## [Exercise prompt]
Set down, exactly as written, only the lines starting with the one that holds "addCasing();" and ending with the one that holds "bpy.data.objects.remove(obj)".

## [Entries shown]
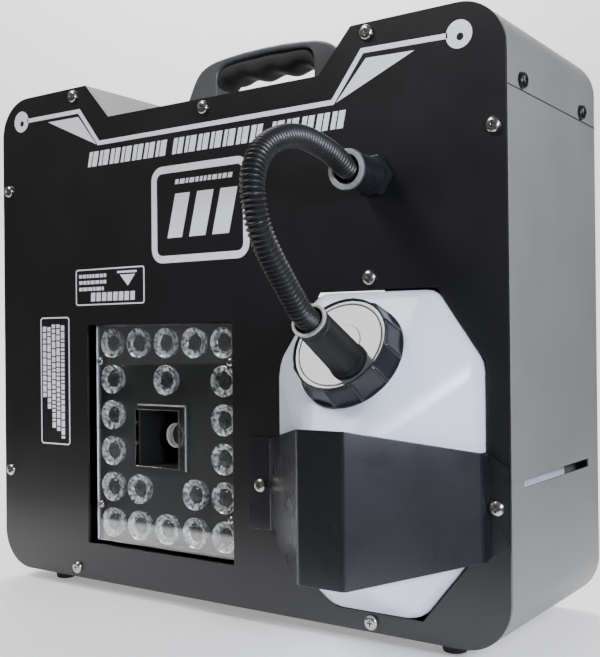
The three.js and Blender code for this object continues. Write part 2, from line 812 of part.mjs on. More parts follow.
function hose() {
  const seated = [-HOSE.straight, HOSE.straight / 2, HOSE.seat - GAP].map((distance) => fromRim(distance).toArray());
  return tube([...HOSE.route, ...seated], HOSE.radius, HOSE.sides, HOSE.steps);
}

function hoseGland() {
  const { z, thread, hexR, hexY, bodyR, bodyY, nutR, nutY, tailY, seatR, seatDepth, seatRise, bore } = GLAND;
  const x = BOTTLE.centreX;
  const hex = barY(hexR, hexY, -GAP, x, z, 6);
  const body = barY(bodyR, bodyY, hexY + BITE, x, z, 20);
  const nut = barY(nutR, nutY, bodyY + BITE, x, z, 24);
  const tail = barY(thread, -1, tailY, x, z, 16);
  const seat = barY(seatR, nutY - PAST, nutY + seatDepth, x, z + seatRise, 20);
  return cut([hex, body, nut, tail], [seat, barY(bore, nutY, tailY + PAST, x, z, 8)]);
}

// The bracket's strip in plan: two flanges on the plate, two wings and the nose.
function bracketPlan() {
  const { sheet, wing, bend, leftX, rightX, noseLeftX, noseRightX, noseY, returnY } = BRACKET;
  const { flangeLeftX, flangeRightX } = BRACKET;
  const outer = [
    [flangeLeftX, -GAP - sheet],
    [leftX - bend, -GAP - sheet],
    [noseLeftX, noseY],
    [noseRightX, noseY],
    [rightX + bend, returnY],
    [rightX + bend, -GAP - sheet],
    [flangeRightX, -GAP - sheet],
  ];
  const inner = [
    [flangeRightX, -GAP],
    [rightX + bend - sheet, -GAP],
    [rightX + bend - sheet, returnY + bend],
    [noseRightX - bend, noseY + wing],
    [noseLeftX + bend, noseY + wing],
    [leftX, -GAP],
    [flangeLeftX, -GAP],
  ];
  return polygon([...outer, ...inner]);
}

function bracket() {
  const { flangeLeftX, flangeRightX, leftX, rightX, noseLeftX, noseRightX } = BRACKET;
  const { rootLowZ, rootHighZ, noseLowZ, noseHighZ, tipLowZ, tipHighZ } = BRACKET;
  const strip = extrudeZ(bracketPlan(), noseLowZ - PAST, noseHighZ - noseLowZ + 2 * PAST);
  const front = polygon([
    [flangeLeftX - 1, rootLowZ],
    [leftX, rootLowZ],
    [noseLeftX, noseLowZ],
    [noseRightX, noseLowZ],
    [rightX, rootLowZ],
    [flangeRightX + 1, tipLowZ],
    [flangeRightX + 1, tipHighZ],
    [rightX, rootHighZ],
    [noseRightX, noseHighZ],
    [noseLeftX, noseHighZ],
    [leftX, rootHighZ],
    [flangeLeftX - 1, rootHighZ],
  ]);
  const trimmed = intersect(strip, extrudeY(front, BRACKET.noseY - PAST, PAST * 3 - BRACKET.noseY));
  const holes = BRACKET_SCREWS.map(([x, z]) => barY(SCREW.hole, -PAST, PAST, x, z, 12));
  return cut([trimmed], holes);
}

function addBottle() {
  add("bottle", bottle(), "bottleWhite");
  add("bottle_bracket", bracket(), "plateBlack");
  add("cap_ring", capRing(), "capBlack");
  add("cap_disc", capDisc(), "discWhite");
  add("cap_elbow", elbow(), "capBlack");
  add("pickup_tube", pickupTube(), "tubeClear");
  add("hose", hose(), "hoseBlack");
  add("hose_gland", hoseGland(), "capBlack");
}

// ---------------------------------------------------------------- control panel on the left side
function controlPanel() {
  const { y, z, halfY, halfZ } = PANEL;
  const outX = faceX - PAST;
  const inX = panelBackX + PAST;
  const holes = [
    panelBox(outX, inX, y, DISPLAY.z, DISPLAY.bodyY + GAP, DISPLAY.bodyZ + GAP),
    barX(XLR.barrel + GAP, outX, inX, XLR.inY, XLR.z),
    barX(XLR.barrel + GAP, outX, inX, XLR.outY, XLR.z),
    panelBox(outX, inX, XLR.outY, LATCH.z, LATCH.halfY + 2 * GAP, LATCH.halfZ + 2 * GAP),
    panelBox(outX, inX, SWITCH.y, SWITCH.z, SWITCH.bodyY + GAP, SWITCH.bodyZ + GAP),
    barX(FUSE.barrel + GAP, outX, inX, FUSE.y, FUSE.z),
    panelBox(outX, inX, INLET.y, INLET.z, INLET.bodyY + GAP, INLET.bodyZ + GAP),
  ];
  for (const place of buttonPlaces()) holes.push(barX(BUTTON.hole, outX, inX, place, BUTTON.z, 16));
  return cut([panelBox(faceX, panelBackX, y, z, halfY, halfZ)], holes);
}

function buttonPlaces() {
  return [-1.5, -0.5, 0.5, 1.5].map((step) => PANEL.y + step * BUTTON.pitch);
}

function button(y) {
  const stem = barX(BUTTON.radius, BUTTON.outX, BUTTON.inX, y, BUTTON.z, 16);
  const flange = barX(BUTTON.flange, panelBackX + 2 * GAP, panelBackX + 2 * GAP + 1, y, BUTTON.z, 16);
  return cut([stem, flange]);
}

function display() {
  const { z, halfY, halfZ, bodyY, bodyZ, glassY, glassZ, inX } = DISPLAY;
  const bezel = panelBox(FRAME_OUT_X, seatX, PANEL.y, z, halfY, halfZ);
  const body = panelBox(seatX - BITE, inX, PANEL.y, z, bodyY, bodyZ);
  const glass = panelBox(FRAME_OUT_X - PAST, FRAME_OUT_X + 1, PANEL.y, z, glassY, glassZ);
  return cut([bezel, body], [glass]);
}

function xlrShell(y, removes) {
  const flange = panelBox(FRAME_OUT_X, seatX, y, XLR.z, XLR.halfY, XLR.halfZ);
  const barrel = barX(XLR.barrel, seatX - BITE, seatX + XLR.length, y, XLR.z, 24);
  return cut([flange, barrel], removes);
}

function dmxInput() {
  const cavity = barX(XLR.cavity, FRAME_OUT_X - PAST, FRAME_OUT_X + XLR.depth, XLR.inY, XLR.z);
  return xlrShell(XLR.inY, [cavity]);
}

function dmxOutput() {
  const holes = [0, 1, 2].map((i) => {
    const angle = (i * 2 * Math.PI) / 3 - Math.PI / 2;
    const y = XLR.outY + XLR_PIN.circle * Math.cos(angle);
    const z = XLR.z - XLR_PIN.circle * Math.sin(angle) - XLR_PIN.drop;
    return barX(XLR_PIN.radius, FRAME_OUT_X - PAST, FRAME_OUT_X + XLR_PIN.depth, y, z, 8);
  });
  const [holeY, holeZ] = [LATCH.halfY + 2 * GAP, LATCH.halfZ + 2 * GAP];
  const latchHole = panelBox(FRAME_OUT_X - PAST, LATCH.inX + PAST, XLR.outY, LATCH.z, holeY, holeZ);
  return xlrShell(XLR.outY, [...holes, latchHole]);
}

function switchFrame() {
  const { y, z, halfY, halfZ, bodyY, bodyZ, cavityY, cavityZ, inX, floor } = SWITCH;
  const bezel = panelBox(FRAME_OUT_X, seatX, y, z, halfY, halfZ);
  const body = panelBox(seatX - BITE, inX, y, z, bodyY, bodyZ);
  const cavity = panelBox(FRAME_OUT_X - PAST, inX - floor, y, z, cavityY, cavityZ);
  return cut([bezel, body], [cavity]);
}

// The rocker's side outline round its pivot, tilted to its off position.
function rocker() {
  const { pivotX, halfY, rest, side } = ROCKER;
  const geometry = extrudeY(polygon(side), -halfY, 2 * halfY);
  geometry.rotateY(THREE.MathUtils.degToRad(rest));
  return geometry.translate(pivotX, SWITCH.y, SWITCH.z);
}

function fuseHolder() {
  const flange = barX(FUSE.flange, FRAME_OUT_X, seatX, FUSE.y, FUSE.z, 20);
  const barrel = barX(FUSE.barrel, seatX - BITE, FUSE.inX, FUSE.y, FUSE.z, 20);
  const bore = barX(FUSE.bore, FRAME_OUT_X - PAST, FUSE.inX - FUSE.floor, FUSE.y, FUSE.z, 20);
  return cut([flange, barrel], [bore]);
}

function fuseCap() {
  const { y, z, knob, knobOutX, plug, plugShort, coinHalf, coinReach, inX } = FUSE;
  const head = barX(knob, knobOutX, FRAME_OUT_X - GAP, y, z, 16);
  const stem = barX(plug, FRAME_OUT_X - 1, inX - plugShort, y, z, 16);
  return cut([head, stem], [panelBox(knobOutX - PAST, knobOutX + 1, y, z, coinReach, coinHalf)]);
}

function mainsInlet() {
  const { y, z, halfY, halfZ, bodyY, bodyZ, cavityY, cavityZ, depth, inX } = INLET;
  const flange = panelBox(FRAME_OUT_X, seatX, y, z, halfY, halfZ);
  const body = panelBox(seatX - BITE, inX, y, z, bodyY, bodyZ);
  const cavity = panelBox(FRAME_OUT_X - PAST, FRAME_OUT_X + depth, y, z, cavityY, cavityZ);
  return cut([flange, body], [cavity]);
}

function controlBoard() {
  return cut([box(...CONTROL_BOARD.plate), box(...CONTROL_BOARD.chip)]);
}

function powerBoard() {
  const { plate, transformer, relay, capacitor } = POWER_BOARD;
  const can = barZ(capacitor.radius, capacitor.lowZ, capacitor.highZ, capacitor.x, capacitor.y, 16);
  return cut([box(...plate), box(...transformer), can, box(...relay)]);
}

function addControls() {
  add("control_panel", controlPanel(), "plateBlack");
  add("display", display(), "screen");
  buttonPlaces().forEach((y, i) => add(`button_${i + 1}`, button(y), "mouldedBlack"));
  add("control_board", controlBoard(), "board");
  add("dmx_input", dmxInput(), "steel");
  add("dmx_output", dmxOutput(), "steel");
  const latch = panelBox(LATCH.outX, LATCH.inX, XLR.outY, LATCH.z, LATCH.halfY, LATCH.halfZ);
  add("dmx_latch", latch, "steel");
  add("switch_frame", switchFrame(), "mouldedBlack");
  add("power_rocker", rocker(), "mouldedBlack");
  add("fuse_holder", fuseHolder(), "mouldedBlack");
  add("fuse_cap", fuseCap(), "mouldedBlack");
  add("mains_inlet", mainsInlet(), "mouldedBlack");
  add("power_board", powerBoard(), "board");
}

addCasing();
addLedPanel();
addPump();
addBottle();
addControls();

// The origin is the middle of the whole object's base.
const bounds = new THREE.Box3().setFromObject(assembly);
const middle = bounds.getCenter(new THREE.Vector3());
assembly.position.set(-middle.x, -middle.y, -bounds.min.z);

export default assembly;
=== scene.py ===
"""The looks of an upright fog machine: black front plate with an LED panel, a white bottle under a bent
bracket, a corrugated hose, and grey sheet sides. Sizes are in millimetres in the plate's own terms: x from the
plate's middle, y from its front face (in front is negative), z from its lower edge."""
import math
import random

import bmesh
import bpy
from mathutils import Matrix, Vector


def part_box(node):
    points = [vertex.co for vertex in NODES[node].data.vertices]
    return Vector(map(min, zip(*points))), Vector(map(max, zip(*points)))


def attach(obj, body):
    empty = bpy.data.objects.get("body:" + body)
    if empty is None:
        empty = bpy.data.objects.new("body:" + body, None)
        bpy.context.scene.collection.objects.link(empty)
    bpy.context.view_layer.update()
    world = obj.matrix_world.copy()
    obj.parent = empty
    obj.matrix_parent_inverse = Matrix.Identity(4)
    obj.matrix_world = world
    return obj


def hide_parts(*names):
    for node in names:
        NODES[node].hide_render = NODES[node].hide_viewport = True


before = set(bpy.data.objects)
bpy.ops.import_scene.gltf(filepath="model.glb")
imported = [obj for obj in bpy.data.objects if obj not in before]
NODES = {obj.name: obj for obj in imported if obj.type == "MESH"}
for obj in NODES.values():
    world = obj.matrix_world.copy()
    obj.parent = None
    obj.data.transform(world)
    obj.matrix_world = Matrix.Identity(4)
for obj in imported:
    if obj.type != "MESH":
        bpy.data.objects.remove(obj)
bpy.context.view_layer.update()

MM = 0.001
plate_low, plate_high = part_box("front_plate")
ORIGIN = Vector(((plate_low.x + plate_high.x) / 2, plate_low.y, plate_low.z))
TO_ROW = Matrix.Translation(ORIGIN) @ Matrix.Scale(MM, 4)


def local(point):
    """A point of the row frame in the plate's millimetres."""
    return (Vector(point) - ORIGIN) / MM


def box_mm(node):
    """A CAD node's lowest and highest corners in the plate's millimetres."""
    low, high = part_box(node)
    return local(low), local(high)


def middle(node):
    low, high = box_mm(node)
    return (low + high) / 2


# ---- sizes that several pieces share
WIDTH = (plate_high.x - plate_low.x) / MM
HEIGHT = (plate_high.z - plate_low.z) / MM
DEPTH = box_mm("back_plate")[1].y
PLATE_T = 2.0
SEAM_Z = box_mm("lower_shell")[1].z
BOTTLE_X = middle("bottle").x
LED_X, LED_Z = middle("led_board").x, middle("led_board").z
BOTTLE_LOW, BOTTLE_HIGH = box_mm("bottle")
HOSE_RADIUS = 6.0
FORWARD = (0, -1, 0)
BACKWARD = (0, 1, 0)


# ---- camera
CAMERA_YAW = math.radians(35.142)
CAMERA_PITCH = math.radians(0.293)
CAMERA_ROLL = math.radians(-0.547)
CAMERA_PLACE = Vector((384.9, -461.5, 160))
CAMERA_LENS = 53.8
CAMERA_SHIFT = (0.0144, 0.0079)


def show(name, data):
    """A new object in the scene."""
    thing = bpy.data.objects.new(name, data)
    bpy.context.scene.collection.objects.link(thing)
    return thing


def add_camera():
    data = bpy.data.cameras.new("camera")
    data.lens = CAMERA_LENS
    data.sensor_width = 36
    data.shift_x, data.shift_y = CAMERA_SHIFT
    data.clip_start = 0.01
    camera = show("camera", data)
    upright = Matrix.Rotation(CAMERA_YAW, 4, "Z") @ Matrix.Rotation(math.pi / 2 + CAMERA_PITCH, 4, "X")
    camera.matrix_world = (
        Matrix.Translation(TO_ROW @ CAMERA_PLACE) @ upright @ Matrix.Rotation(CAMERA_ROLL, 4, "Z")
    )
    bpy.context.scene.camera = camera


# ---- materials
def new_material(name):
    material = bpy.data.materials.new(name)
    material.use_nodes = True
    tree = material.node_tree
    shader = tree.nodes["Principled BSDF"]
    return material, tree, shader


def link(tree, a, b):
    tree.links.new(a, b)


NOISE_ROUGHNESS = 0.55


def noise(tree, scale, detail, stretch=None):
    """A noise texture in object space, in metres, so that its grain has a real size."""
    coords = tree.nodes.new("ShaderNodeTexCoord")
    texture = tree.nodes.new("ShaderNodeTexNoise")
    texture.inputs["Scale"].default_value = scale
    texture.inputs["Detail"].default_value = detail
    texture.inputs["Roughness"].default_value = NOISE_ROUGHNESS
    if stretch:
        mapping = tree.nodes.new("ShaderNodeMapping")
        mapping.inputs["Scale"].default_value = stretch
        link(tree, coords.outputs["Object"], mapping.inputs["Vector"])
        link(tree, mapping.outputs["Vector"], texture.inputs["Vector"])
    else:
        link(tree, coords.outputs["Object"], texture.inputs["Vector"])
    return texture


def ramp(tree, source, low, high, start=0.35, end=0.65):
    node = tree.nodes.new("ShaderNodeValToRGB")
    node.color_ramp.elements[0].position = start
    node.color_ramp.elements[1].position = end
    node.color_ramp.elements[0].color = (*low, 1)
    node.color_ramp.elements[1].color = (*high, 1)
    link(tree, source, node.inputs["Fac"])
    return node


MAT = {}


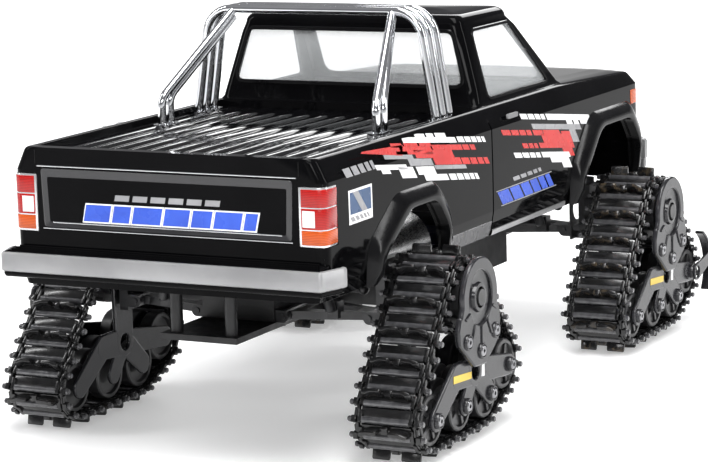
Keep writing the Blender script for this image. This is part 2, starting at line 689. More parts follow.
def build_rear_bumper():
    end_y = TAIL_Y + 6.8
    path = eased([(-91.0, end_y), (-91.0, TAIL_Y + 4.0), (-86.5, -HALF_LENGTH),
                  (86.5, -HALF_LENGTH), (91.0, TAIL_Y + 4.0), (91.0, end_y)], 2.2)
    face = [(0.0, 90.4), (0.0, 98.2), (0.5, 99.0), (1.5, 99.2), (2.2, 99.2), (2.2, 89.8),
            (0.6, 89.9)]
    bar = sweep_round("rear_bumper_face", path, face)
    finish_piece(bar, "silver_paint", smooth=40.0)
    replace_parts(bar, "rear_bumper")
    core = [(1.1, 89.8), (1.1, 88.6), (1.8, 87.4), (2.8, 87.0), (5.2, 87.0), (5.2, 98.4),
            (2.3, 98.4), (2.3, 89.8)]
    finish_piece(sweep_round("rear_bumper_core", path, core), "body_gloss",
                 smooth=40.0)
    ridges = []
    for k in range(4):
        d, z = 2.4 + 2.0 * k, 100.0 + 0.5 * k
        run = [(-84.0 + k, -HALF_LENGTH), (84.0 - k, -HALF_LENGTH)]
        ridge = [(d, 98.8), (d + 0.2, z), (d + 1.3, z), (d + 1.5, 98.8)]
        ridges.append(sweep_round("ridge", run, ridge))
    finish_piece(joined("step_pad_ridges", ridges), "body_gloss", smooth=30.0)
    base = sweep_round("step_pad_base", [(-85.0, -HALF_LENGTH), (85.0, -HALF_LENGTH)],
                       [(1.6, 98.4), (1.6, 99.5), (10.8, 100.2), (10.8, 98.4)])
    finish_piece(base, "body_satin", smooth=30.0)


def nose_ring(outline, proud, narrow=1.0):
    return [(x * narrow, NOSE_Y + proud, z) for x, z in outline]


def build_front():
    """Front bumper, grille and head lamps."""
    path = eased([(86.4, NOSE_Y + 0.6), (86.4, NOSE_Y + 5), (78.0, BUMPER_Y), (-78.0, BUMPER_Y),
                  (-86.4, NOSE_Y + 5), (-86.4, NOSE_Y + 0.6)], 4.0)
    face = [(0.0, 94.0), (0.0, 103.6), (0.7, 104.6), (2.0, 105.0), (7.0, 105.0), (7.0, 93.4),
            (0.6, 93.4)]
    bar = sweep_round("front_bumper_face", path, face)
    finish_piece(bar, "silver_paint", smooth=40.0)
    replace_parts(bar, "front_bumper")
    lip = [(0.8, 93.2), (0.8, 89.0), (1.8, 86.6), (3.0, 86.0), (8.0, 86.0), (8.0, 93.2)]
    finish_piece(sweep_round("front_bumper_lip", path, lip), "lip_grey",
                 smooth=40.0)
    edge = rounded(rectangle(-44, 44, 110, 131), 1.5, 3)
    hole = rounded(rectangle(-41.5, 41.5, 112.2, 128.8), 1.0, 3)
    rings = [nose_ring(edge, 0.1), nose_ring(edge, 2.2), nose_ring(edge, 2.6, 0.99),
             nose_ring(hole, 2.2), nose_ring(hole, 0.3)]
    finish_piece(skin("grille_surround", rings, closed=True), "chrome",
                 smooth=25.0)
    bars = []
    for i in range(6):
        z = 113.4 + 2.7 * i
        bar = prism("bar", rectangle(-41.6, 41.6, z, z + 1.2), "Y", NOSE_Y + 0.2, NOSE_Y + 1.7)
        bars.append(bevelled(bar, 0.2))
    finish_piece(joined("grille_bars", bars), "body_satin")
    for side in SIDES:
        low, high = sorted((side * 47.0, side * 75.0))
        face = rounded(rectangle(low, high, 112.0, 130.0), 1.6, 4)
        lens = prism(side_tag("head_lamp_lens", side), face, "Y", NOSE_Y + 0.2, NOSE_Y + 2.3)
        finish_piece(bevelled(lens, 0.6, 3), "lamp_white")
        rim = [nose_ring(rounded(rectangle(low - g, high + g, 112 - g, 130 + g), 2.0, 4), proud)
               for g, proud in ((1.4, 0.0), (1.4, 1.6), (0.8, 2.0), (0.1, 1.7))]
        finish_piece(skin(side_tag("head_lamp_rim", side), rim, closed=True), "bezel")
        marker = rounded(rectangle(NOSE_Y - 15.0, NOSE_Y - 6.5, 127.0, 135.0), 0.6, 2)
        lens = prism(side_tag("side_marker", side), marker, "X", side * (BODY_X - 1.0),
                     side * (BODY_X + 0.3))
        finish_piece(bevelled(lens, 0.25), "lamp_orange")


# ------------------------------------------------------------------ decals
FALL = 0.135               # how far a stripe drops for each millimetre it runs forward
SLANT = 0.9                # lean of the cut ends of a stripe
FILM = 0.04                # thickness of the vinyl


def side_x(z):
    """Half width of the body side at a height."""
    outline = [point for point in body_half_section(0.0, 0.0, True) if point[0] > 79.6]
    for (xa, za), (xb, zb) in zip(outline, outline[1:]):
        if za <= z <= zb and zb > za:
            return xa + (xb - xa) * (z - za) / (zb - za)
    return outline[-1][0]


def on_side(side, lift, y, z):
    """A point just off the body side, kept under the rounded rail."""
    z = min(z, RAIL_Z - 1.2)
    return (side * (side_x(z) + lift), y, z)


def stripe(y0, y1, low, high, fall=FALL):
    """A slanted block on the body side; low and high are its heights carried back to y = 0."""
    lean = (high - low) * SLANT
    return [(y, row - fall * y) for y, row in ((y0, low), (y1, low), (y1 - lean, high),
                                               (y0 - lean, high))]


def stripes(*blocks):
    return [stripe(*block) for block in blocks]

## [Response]
addCasing();
addLedPanel();
addPump();
addBottle();
addControls();

// The origin is the middle of the whole object's base.
const bounds = new THREE.Box3().setFromObject(assembly);
const middle = bounds.getCenter(new THREE.Vector3());
assembly.position.set(-middle.x, -middle.y, -bounds.min.z);

export default assembly;
=== scene.py ===
"""The looks of an upright fog machine: black front plate with an LED panel, a white bottle under a bent
bracket, a corrugated hose, and grey sheet sides. Sizes are in millimetres in the plate's own terms: x from the
plate's middle, y from its front face (in front is negative), z from its lower edge."""
import math
import random

import bmesh
import bpy
from mathutils import Matrix, Vector


def part_box(node):
    points = [vertex.co for vertex in NODES[node].data.vertices]
    return Vector(map(min, zip(*points))), Vector(map(max, zip(*points)))


def attach(obj, body):
    empty = bpy.data.objects.get("body:" + body)
    if empty is None:
        empty = bpy.data.objects.new("body:" + body, None)
        bpy.context.scene.collection.objects.link(empty)
    bpy.context.view_layer.update()
    world = obj.matrix_world.copy()
    obj.parent = empty
    obj.matrix_parent_inverse = Matrix.Identity(4)
    obj.matrix_world = world
    return obj


def hide_parts(*names):
    for node in names:
        NODES[node].hide_render = NODES[node].hide_viewport = True


before = set(bpy.data.objects)
bpy.ops.import_scene.gltf(filepath="model.glb")
imported = [obj for obj in bpy.data.objects if obj not in before]
NODES = {obj.name: obj for obj in imported if obj.type == "MESH"}
for obj in NODES.values():
    world = obj.matrix_world.copy()
    obj.parent = None
    obj.data.transform(world)
    obj.matrix_world = Matrix.Identity(4)
for obj in imported:
    if obj.type != "MESH":
        bpy.data.objects.remove(obj)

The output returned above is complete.